Et pourquoi cette hâte ? Pour une simple, mais forte raison, c’est que la guerre est le domaine de l’imprévu, cette guerre surtout où tant d’intérêts et de si essentiels sont en jeu, où les belligérans sentent qu’il s’agit pour eux d’être ou de ne pas être, où l’Allemagne, en particulier, acculée à une impasse dont elle ne peut sortir que par des miracles d’énergie, mettra tout en œuvre, avec le plus absolu défaut de scrupules, pour provoquer les incidens les plus extraordinaires, les plus inattendus, si elle les juge de nature à diminuer la force morale de ses adversaires. On comprendra sans doute que je n’en puisse ni veuille dire davantage. Que la révolution russe nous fasse enfin comprendre ce capital intérêt de nous hâter. Je pense qu’on ne marchandera pas à reconnaître que si, en 1915 et en 1916, nous avions pu lire dans le livre du destin qu’un si formidable et périlleux événement, — je ne me place qu’au point de vue militaire immédiat, bien entendu, — se produirait en mars 1917, nous aurions adopté une politique de guerre plus vigoureuse, ne fût-ce qu’au point de vue de l’étouffement économique de l’Allemagne, au point de vue de la Grèce et des affaires des Balkans, au point de vue des neutres du Nord et de l’utilisation de nos forces navales. Et peut-être la paix serait-elle conclue, aujourd’hui, à notre avantage...

Que convient-il donc de faire, sinon de tendre tous nos ressorts, de mettre en action toutes nos ressources, qu’il s’en faut que nous ayons toutes employées ; et puisque l’ennemi compte, pour se maintenir, sur celles qu’il sait tirer de ses conquêtes, de lui disputer ces malheureuses régions, ou de l’empêcher d’utiliser leurs produits en coupant certaines voies essentielles de communications ?

Le premier point à obtenir, dans cet ordre général d’idées, c’est que l’on reconnaisse enfin qu’il y a un front Nord, comme il y a un front Est, un front Ouest et un front Sud ; que ce front Nord a une importance économique et militaire de premier ordre ; qu’il est d’ailleurs le lieu d’élection de la mise en jeu rationnelle de la plus grande partie des forces navales considérables dont disposent les Alliés [1].

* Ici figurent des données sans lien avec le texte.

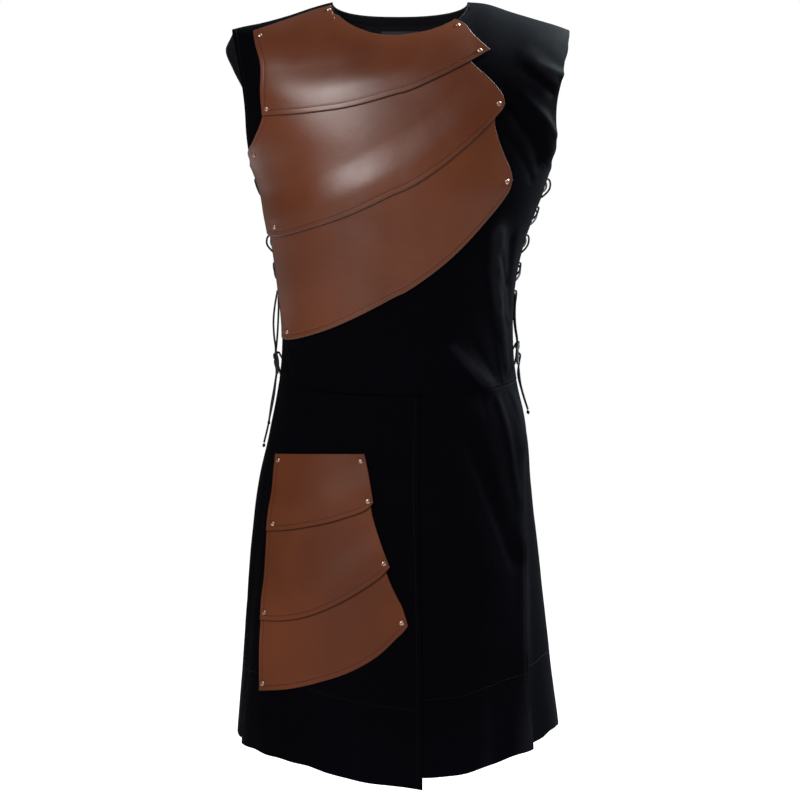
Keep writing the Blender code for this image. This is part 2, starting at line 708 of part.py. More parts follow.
def add_plates(leather, metal):
    dome = rivet_mesh(metal)
    for plates, columns, rows, group in ((CHEST_PLATES, CHEST_COLUMNS, CHEST_ROWS, "chest"),
                                        (THIGH_PLATES, THIGH_COLUMNS, THIGH_ROWS, "thigh")):
        count = 0
        for index, plate in enumerate(plates):
            shares = plate_columns(plates, index, columns)
            v = plate_rows(plates, index, shares[None], rows[index])
            u = np.broadcast_to(shares, v.shape)
            around, height = plate_patch(plates, index, u, v)
            lift = plate_lift(plates, index, u, v)
            wall(plate.name, around, height, lift, lift + LEATHER, leather)
            for at_u, at_v in plate.rivets:
                count += 1
                spot = np.array([[at_u]]), np.array([[at_v]])
                around, height = plate_patch(plates, index, *spot)
                lift = plate_lift(plates, index, *spot) + LEATHER + SEAM_GAP
                rivet = add_object(f"{group}_rivet_{count:02d}", dome, metal)
                rivet.matrix_world = standing_on(
                    on_cloth(around, height, lift)[0, 0], outward(around, height)[0, 0])


def add_label(fabric):
    """A plain label on the inside of the back neck."""
    across = np.linspace(-LABEL_HALF, LABEL_HALF, 7)
    height = np.linspace(LABEL_TOP - LABEL_TALL, LABEL_TOP, 5)[:, None] + 0 * across
    around = pi - angle_at(across + 0 * height, height)
    outside = -CLOTH - LAYER_GAP
    wall("neck_label", around, height, outside - LABEL_THICK, outside, fabric)


def side_spot(side, forward, height, lift):
    """A point by the side lacing: forward of the side line, at a height, off the cloth."""
    forward, height = np.asarray(forward, float), np.asarray(height, float)
    depth = np.where(forward > 0, size_at("front", height), size_at("back", height))
    cosine = np.sign(forward) * (np.abs(forward) / depth) ** (SQUARENESS / 2)
    return on_cloth(side * np.arccos(cosine), height, lift)


def by_knot(side, angle, out):
    """A point beside the bow's knot, out from its centre at an angle: (forward, height, lift)."""
    turn = radians(angle)
    return out * np.cos(turn), side.knot_height + out * np.sin(turn), side.knot_lift


def strand_route(side, front_first):
    """One strand of the crossed lacing, as (forward, height, lift) in metres.

    It starts in the middle of the bar inside the top eyelets. At each eyelet it comes out of
    the cloth, crosses the gap on the outside and slips in under the opposite edge. The last
    stretch bulges off the cloth by bulge * sin(pi * share) on its way to the knot.
    """
    face = 1 if front_first else -1
    edge, hole, quarter = LACE_GAP_HALF, EYELET_FROM_SIDE, EYELET_STEP / 4
    out, back = LACE_RADIUS + LACE_CLEAR, -CLOTH - LACE_RADIUS - LACE_CLEAR
    cross = out - LACE_CROSSING if front_first else back + LACE_CROSSING
    route = [(face * LACE_MIDDLE, EYELET_TOP, back)]
    for pair in range(EYELET_PAIRS):
        height = EYELET_TOP - pair * EYELET_STEP
        if pair:
            route.append((face * edge, height + quarter, back))
        route.append((face * (hole - LACE_BEND), height, back))
        route.append((face * (hole - LACE_CLEAR), height, back + LACE_DIP))
        route.append((face * hole, height, -CLOTH / 2))
        route.append((face * (hole - LACE_CLEAR), height, out - LACE_DIP))
        if pair < EYELET_PAIRS - 1:
            slack = side.crossings[pair] if front_first else 0
            route.append((face * (hole - LACE_SETTLE), height - LACE_SAG, out + slack / 2))
            route.append((face * edge, height - quarter, out + slack))
            route.append((0.0, height - 2 * quarter, cross + SLACK_PAST_EDGE * slack))
            face = -face
    start = np.array((face * (hole - LACE_BEND), height - LACE_SAG, out))
    end = np.array(by_knot(side, STRAND_AT, KNOT_FAR)) * (face, 1, 1)
    bulge = np.array((0, 0, side.to_knot[0 if front_first else 1]))
    for share in (0, 0.25, 0.5, 0.75):
        route.append(tuple(start + (end - start) * share + bulge * np.sin(pi * share)))
    route.append(tuple(end))
    route.append(tuple(np.array(by_knot(side, STRAND_AT, KNOT_NEAR)) * (face, 1, 1)))
    return route


def cord(name, points, finish):
    """A round cord along a smooth curve through points already in place."""
    data = bpy.data.curves.new(name, "CURVE")
    data.dimensions = "3D"
    data.bevel_depth = LACE_RADIUS
    data.bevel_resolution = 2
    data.use_fill_caps = True
    spline = data.splines.new("POLY")
    spline.points.add(len(points) - 1)
    spline.points.foreach_set("co", np.hstack([points, np.ones((len(points), 1))]).ravel())
    return add_object(name, data, finish)


def smooth_route(points, step):
    """Points every step metres along a smooth curve through a hand-chosen route."""
    points = np.array(points, dtype=float)
    knots = np.concatenate([[0], np.cumsum(np.linalg.norm(np.diff(points, axis=0), axis=1))])
    count = max(int(knots[-1] / step), len(points))
    return smooth(knots, points, np.linspace(0, knots[-1], count))


def free_lace(side, route, mirror, leaves_at, returns_at=None):
    """A bow loop or tail from the knot, turned to face the back where mirror is -1."""
    points = [by_knot(side, leaves_at, KNOT_NEAR), by_knot(side, leaves_at, KNOT_FAR)]
    for forward, height, lift in np.array(route) / 1000:
        points.append((forward, side.knot_height + height, lift))
    if returns_at is not None:
        points += [by_knot(side, returns_at, KNOT_FAR), by_knot(side, returns_at, KNOT_NEAR)]
    forward, height, lift = np.array(points).T
    return side_spot(side.sign, mirror * forward, height, lift)


def knot_mesh(name, size, finish):
    def build(made):
        bmesh.ops.create_uvsphere(made, u_segments=8, v_segments=5, radius=1)
        bmesh.ops.scale(made, vec=size, verts=made.verts)

    mesh = mesh_from(name, build)
    mesh.materials.append(finish)
    return mesh


def add_laces(fibre):
    bow_knot = knot_mesh("bow_knot", BOW_KNOT, fibre)
    end_knot = knot_mesh("end_knot", END_KNOT, fibre)
    for side in SIDES:
        for number, front_first in ((1, True), (2, False)):
            forward, height, lift = np.array(strand_route(side, front_first)).T
            cord(f"lace_{side.name}_{number}", side_spot(side.sign, forward, height, lift), fibre)
        knot = add_object(f"bow_knot_{side.name}", bow_knot, fibre)
        spot = side_spot(side.sign, LACE_MIDDLE / 2, side.knot_height, side.knot_lift)
        knot.matrix_world = Matrix.Translation(Vector(spot))
        for number, mirror, route in ((1, 1, SHORT_TAIL), (2, -1, side.back_tail)):
            loop = free_lace(side, BOW_LOOP, mirror, LOOP_AT, LOOP_BACK_AT)
            cord(f"bow_loop_{side.name}_{number}", smooth_route(loop, LOOP_STEP), fibre)
            tail = smooth_route(free_lace(side, route, mirror, TAIL_AT), TAIL_STEP)
            cord(f"lace_tail_{side.name}_{number}", tail, fibre)
            end = add_object(f"end_knot_{side.name}_{number}", end_knot, fibre)
            drop = Vector((0, 0, -END_KNOT_DROP))
            end.matrix_world = Matrix.Translation(Vector(tail[-1]) + drop)


def cut_eyelets(panel, face):
    """Cuts the row of lace holes down both side edges of a bodice panel."""
    forward = EYELET_FROM_SIDE * (1 if face == "front" else -1)

    def build(made):
        for side in SIDES:
            for pair in range(EYELET_PAIRS):
                height = EYELET_TOP - pair * EYELET_STEP
                depth = size_at(face, height)
                cosine = np.sign(forward) * (abs(forward) / depth) ** (SQUARENESS / 2)
                angle = side.sign * np.arccos(cosine)
                place = standing_on(on_cloth(angle, height, -CLOTH / 2), outward(angle, height))
                bmesh.ops.create_cone(made, cap_ends=True, segments=10, radius1=EYELET_RADIUS,
                                      radius2=EYELET_RADIUS, depth=3 * CLOTH, matrix=place)

    cutter = bpy.data.objects.new(f"eyelet_cutter_{face}", mesh_from(f"eyelets_{face}", build))
    bpy.context.scene.collection.objects.link(cutter)
    cutter.hide_render = True
    cutter.display_type = "WIRE"
    cut = panel.modifiers.new("eyelets", "BOOLEAN")
    cut.operation = "DIFFERENCE"
    cut.solver = "EXACT"
    cut.object = cutter


def main():
    for thing in list(bpy.data.objects):
        bpy.data.objects.remove(thing)
    cloth = material("black_cloth", (0.008, 0.008, 0.010), 0.85)
    leather = material("brown_leather", (0.110, 0.040, 0.020), 0.38)
    metal = material("rivet_metal", (0.42, 0.26, 0.17), 0.30, 1.0)
    fibre = material("lace_fibre", (0.010, 0.010, 0.012), 0.80)
    front, back = add_bodice(cloth)
    cut_eyelets(front, "front")
    cut_eyelets(back, "back")
    add_skirt(cloth)
    add_plates(leather, metal)
    add_label(material("label_satin", (0.020, 0.020, 0.024), 0.45))
    add_laces(fibre)


main()
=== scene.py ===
"""The looks of a laced tunic vest: black woven cloth, stitched leather plates, copper rivets
and round laces.

Metres, +Z up, the front facing -Y and the wearer's left at +X. Every cloth point is
ring(around, height), as in the vest's solids: around is the angle from centre front and
height the drop below the shoulders. Cloth pieces add finer creases to the solids' folds.
"""

from collections import namedtuple
from itertools import product
from math import pi, radians

import bpy
import numpy as np
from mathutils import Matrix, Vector


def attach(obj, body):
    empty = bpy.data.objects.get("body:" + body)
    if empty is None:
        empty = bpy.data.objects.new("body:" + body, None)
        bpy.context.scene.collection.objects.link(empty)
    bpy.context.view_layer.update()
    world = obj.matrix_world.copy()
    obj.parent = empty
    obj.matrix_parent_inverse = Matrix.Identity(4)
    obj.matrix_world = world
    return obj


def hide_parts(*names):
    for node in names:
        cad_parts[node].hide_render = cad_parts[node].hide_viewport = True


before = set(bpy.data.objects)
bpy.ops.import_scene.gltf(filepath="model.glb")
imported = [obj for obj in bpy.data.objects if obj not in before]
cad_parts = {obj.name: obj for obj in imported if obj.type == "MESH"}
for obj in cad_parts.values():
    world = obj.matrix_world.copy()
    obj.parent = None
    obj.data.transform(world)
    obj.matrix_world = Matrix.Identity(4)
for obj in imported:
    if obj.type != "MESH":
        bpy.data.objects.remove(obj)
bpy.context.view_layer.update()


# Cloth and neck
CLOTH = 0.0020
SEAM_GAP = 0.0003
SQUARENESS = 2.3
GIRTH_RADIUS = 0.14
NECK_HALF = 0.0875
NECK_DROP_FRONT, NECK_DROP_BACK = 0.060, 0.012
NECK_SHARE = 0.30
NECK_LINES, SIDE_LINES = 57, 47
BODY_LINES, ROLL_LINES = 85, 71
BODICE_HALF, BODICE_TALL = 0.22, 0.45
ROLL_AT_NECK, ROLL_AT_TIP = 0.150, 0.080
RIDGE_AT_NECK, RIDGE_AT_TIP = 1.45, 2.0
ROLL_SHARE, FOLDS_FROM = 0.38, 0.3
UNDERARM = -0.222
WAIST_SIDE = -0.490
WAIST_DIP_FRONT, WAIST_DIP_BACK = 0.022, 0.006
SKIRT_LINES, SKIRT_TALL, SETTLING_ROUNDS = 110, 0.46, 4
OVER_FROM, OVER_TO = -0.150, -0.070
TUCK_FROM, TUCK_TO, SKIRT_TUCK = radians(62), radians(82), 0.0054
HIDDEN_EDGE = -0.075
HEM_LEVEL = -0.95

# Leather and rivets
LEATHER = 0.0020
LAYER_GAP = 0.0009
PLATE_WIDE, PLATE_TALL = 0.24, 0.14
PLATE_OVERLAP = 0.018
PLATE_LEVEL, PLATE_REST = 0.020, 0.060
PLATE_MARGIN = 0.0015
PLATE_FROM_SIDE = 0.027
NECK_RIM, NECK_RIM_LEFT = 0.0040, 0.0003
NECK_RIM_FROM, NECK_RIM_TO = -0.040, 0.030
SHOULDER_RIM, SHOULDER_RIM_TIP = 0.0130, 0.0185
RIM_TURN = 0.076
RIVET_RADIUS, RIVET_HEIGHT = 0.0034, 0.0021
BURR_RADIUS, BURR_HEIGHT = 0.9 * RIVET_RADIUS, 0.5 * RIVET_HEIGHT
DIMPLE_DEPTH, DIMPLE_RADIUS = 0.0004, 0.0070

# Laces, their holes, bows and knots (angles at the knot in degrees)
LACE_RADIUS = 0.0013
LACE_GAP_HALF = 0.009
EYELET_FROM_SIDE = 0.020
EYELET_TOP, EYELET_STEP, EYELET_PAIRS = -0.232, 0.036, 5
LACE_CLEAR = 0.0010
LACE_CROSSING = 0.0012
LACE_MIDDLE = 0.0002
LACE_BEND, LACE_DIP = 0.0045, 0.0006
LACE_SETTLE, LACE_SAG = 0.0050, 0.0020
SLACK_PAST_EDGE = 0.35
KNOT_NEAR, KNOT_FAR = 0.00475, 0.0090
STRAND_AT, TAIL_AT = 65, -65
LOOP_AT, LOOP_BACK_AT = 22, -20
BOW_WRAP = (0.0023, 0.00125, 0.0018)
END_WRAP = (0.0013, 0.00085, 0.0010)
END_KNOT_DROP = 0.0029
PATH_STEP = 0.0015
HOLE_RADIUS = 0.0023
RIM_WIDTH, RIM_PROUD = 0.0012, 0.0005
RIM_SIDES, RIM_RIBS, RIM_SWELL = 88, 22, 0.10

# Label
LABEL_HALF, LABEL_TALL = 0.025, 0.020
LABEL_TOP = -0.026
LABEL_THICK, LABEL_GAP = 0.0005, 0.0002

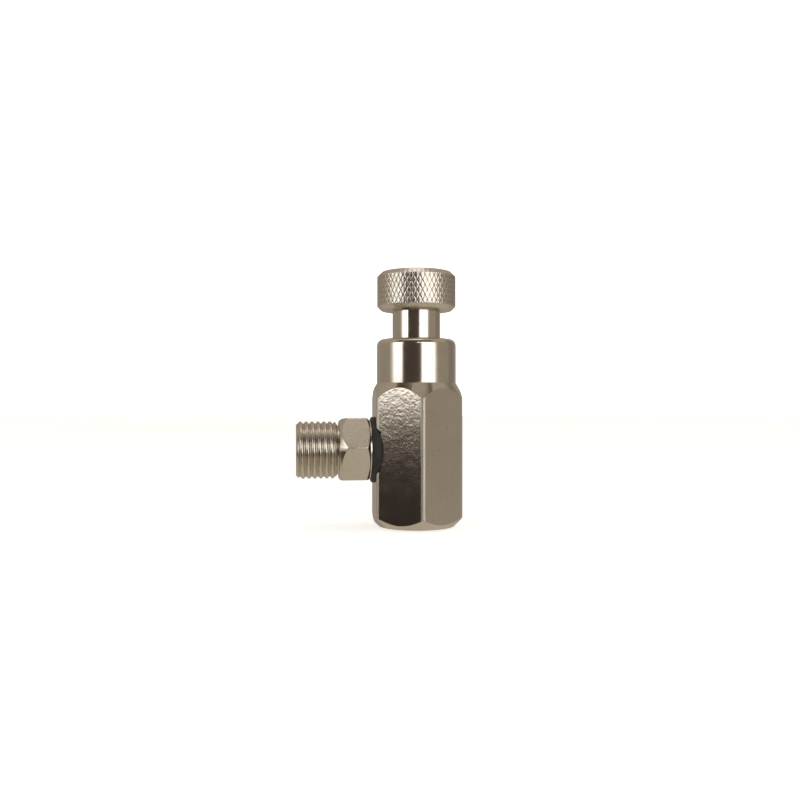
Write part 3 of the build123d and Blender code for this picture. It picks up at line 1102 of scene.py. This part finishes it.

  1. Toutes défalcations faites en raison des pertes déjà subies et des déchets résultant d’une usure devenue irréparable après trois ans de guerre, on arrive aux totaux suivans pour les six grandes nations maritimes alliées, Angleterre, Amérique, France, Italie, Japon, Russie : 190 cuirassés, dreadnoughts et « croiseurs de combat ; » 73 croiseurs cuirassés ; 155 croiseurs protégés ou croiseurs cuirassés légers, 575 destroyers et grands torpilleurs. En ce qui touche les sous-marins, il est bon de garder le silence.
    Toujours est-il que si l’on compare ces chiffres formidables à ceux qui représentent les effectifs de nos adversaires, dans les mêmes catégories de bâtimens, soit, respectivement : 56, 8, 49, 234, on sent combien sont artificielles, circonstancielles et « politiques » les raisons de l’attitude purement défensive des forces navales de l’Entente. Ajoutons que les Alliés ont eu trois ans pour construire le matériel, relativement simple, du reste, de la guerre de côtes.